Dataset items
··········
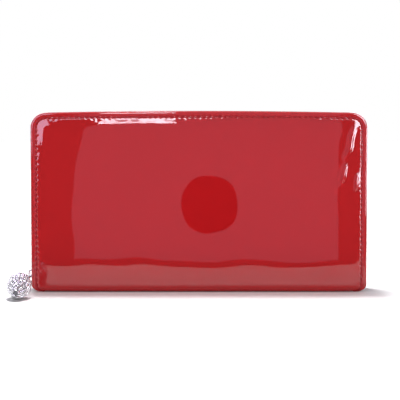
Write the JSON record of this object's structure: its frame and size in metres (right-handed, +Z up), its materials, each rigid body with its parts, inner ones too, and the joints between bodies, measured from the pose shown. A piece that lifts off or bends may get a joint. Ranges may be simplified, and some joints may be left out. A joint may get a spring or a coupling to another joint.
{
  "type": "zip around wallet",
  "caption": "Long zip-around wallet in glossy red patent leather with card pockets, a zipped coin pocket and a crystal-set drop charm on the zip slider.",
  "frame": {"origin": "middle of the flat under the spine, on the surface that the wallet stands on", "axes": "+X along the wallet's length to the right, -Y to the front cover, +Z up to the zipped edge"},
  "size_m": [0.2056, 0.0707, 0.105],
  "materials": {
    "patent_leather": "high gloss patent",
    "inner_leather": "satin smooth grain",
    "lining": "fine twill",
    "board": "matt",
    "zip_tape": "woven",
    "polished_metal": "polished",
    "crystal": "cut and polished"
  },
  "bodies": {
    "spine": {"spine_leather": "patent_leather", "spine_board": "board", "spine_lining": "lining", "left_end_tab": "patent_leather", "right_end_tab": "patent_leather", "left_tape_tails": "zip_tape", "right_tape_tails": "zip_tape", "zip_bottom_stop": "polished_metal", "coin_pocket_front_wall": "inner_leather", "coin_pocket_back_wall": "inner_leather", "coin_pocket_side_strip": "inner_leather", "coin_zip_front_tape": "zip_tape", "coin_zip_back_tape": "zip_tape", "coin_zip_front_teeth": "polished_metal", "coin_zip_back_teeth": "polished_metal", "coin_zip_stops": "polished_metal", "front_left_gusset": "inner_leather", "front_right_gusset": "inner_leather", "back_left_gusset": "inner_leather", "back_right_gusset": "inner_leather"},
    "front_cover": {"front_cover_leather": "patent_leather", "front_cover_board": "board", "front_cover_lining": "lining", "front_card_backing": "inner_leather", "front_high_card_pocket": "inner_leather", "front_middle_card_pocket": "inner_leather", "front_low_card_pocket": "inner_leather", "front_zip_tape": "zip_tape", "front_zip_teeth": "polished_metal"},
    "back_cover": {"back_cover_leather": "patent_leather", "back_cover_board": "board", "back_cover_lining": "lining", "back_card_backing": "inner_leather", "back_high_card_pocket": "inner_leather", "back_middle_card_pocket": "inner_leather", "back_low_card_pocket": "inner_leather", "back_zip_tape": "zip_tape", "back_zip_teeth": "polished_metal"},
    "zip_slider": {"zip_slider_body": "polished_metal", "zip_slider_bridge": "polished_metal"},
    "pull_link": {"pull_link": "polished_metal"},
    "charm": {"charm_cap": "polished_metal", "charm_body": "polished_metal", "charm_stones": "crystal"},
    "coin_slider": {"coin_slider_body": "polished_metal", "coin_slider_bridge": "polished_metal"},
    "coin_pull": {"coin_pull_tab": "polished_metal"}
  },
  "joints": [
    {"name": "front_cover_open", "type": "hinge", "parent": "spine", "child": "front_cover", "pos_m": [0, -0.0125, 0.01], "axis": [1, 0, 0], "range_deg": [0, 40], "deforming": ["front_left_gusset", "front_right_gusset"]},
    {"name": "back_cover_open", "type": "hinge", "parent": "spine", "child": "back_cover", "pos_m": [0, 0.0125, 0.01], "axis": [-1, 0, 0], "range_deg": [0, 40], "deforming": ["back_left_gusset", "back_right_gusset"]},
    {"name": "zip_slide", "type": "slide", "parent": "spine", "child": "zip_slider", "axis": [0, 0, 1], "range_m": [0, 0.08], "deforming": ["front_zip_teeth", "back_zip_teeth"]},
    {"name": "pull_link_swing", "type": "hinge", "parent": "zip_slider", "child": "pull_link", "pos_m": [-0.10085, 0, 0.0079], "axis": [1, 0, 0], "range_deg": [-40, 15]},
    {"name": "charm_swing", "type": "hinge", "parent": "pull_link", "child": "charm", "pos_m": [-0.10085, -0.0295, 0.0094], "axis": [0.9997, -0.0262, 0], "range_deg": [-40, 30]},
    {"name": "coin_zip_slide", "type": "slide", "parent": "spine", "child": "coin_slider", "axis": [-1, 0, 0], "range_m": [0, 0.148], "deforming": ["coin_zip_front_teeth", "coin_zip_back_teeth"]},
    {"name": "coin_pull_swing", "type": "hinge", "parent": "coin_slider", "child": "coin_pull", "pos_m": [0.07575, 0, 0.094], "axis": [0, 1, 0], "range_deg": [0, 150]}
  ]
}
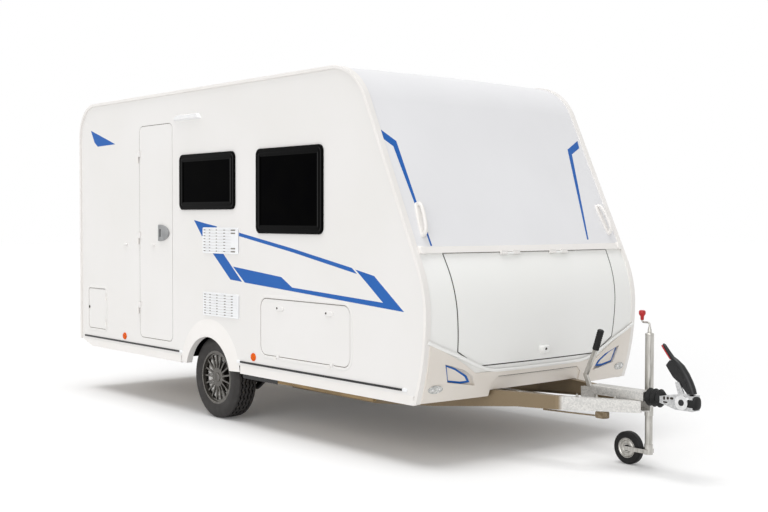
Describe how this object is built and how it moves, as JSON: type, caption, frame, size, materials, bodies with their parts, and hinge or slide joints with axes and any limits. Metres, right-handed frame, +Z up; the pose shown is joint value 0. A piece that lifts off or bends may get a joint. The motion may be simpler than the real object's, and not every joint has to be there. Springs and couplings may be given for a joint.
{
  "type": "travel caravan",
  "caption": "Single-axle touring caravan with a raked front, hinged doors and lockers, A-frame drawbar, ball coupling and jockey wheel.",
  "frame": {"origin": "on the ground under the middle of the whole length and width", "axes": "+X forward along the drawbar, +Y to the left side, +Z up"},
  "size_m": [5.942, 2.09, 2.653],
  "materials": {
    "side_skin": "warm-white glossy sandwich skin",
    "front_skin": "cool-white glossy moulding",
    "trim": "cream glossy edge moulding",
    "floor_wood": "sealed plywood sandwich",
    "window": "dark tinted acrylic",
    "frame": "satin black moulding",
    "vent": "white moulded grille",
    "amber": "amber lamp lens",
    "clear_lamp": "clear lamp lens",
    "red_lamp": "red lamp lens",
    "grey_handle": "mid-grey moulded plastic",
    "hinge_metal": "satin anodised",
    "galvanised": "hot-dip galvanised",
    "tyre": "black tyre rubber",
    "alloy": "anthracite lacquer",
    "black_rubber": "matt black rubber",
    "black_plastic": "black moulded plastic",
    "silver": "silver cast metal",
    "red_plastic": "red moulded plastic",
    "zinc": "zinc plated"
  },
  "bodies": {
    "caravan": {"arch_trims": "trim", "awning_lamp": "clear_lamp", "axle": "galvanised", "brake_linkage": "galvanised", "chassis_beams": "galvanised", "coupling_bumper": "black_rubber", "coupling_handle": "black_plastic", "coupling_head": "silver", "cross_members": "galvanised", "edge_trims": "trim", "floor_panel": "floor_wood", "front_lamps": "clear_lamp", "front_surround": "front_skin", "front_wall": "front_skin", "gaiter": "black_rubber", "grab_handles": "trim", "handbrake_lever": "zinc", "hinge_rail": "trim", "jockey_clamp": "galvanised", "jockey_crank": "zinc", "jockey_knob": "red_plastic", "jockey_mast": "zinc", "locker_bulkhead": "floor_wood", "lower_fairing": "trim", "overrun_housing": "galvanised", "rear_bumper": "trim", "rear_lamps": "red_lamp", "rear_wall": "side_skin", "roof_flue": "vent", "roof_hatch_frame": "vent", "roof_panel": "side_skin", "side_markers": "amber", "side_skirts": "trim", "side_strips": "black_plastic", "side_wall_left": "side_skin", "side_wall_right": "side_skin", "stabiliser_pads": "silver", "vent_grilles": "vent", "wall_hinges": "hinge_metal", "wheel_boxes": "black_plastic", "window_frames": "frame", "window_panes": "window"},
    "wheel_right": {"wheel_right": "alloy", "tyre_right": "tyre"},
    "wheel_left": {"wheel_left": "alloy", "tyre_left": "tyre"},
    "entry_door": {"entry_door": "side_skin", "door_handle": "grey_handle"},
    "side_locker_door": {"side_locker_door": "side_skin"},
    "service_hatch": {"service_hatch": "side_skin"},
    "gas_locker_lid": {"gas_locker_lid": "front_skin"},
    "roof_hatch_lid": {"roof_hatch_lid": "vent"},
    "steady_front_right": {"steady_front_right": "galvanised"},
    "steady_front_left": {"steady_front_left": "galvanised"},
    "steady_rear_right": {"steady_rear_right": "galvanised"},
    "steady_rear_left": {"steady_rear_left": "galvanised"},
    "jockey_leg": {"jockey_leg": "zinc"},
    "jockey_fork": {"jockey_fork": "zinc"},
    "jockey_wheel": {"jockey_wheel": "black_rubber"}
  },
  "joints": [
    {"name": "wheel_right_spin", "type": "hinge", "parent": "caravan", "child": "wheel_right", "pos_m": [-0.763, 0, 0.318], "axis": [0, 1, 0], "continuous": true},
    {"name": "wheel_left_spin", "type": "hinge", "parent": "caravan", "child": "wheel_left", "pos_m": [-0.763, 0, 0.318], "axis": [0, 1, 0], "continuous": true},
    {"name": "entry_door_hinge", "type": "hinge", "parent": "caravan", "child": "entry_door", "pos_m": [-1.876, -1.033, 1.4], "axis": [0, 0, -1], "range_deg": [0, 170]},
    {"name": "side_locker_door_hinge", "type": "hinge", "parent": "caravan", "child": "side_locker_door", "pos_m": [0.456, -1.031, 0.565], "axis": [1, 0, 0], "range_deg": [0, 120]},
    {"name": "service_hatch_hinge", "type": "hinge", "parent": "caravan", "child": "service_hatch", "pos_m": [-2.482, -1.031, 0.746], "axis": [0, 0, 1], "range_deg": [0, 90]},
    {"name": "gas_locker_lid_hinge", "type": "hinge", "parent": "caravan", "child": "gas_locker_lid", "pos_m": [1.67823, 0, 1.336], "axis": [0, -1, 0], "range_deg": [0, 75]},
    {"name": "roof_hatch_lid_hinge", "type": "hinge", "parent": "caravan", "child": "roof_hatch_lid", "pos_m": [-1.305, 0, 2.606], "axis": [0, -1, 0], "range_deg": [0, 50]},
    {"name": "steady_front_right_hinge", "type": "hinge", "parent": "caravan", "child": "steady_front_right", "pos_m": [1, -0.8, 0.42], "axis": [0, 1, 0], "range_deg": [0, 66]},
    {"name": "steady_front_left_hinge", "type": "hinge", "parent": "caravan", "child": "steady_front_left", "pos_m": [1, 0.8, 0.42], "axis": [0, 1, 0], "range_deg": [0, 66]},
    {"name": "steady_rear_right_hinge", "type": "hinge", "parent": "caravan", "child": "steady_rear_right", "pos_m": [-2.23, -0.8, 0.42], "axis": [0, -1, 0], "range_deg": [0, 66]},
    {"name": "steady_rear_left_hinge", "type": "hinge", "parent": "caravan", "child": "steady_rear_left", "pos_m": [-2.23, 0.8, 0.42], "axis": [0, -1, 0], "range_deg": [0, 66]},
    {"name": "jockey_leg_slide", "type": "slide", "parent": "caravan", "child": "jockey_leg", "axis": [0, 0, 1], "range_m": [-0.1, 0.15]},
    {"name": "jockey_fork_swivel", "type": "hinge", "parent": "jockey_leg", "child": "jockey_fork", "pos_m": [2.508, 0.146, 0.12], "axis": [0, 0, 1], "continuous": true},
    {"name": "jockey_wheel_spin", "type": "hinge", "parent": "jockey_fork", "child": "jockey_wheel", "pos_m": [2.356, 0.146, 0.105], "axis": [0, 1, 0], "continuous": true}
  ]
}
··········
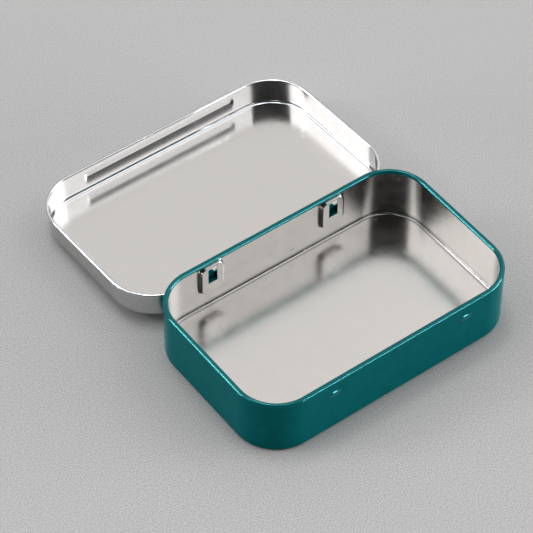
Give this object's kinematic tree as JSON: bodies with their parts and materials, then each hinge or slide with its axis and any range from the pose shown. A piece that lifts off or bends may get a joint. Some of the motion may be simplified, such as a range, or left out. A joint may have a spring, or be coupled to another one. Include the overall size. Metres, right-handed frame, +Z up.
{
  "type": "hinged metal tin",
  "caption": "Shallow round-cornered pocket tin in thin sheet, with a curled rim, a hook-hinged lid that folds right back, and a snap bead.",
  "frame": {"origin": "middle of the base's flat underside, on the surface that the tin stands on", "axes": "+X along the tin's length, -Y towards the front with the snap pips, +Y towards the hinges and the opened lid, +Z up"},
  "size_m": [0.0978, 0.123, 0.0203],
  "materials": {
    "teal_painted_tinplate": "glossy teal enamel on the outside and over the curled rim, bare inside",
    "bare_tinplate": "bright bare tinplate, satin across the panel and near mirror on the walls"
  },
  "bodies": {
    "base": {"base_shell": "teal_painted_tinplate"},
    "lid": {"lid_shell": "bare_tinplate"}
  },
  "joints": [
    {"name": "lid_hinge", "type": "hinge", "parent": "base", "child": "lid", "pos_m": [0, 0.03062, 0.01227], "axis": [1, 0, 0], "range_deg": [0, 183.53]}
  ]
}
··········
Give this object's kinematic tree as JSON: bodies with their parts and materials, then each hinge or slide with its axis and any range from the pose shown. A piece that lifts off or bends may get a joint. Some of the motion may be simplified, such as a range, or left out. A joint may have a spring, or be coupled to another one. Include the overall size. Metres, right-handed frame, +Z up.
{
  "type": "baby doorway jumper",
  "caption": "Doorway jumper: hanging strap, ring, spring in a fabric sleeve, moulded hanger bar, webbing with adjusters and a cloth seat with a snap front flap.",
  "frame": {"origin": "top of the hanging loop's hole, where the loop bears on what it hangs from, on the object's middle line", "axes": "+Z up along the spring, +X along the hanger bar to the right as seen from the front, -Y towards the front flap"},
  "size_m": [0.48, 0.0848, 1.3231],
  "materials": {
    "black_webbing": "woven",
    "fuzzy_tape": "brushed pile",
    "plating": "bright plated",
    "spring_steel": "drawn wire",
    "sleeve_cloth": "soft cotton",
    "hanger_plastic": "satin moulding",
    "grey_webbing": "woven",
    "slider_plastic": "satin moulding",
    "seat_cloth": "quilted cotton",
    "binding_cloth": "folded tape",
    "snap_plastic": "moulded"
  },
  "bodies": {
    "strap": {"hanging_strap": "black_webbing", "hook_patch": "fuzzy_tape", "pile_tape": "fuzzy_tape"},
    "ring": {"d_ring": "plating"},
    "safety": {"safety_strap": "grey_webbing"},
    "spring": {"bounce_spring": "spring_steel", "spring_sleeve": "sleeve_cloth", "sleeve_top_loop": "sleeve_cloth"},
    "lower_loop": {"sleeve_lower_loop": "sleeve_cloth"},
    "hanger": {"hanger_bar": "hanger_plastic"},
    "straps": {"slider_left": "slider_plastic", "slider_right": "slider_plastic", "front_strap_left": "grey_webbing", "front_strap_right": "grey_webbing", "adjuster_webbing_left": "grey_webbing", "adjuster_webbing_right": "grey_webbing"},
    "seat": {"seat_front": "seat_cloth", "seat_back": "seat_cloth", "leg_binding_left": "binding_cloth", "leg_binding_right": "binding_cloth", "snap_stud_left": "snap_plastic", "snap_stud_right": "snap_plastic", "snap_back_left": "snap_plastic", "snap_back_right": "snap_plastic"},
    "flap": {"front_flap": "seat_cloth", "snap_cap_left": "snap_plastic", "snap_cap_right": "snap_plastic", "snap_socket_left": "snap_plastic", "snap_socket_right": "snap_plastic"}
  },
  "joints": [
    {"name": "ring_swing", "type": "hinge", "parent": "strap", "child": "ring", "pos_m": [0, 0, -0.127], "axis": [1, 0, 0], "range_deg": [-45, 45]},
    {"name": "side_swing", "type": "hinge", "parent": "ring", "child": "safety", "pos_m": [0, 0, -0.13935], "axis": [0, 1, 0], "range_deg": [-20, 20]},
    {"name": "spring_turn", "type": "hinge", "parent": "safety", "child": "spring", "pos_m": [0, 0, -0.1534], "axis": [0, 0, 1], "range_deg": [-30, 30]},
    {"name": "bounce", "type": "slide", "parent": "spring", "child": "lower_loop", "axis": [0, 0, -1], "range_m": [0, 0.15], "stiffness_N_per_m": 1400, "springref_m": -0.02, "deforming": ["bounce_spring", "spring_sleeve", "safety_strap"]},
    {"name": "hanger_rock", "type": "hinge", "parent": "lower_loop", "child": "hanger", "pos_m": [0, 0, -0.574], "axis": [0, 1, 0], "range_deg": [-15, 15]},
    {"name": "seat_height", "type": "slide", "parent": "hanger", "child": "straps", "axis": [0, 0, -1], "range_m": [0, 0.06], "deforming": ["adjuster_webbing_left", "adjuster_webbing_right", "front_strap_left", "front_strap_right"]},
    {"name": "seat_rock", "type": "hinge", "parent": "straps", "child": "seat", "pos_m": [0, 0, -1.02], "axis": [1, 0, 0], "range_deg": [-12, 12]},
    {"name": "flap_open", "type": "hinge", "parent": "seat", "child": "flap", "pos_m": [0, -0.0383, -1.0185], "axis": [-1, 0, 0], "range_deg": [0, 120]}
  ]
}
··········
* **Aim of the task**:
List each line in the listing that contains the string "parts".

* **Exercise result**:
Write the JSON record of this object's structure: its frame and size in metres (right-handed, +Z up), its materials, each rigid body with its parts, inner ones too, and the joints between bodies, measured from the pose shown. A piece that lifts off or bends may get a joint. Ranges may be simplified, and some joints may be left out. A joint may get a spring or a coupling to another joint.
Describe how this object is built and how it moves, as JSON: type, caption, frame, size, materials, bodies with their parts, and hinge or slide joints with axes and any limits. Metres, right-handed frame, +Z up; the pose shown is joint value 0. A piece that lifts off or bends may get a joint. The motion may be simpler than the real object's, and not every joint has to be there. Springs and couplings may be given for a joint.
Give this object's kinematic tree as JSON: bodies with their parts and materials, then each hinge or slide with its axis and any range from the pose shown. A piece that lifts off or bends may get a joint. Some of the motion may be simplified, such as a range, or left out. A joint may have a spring, or be coupled to another one. Include the overall size. Metres, right-handed frame, +Z up.
Give this object's kinematic tree as JSON: bodies with their parts and materials, then each hinge or slide with its axis and any range from the pose shown. A piece that lifts off or bends may get a joint. Some of the motion may be simplified, such as a range, or left out. A joint may have a spring, or be coupled to another one. Include the overall size. Metres, right-handed frame, +Z up.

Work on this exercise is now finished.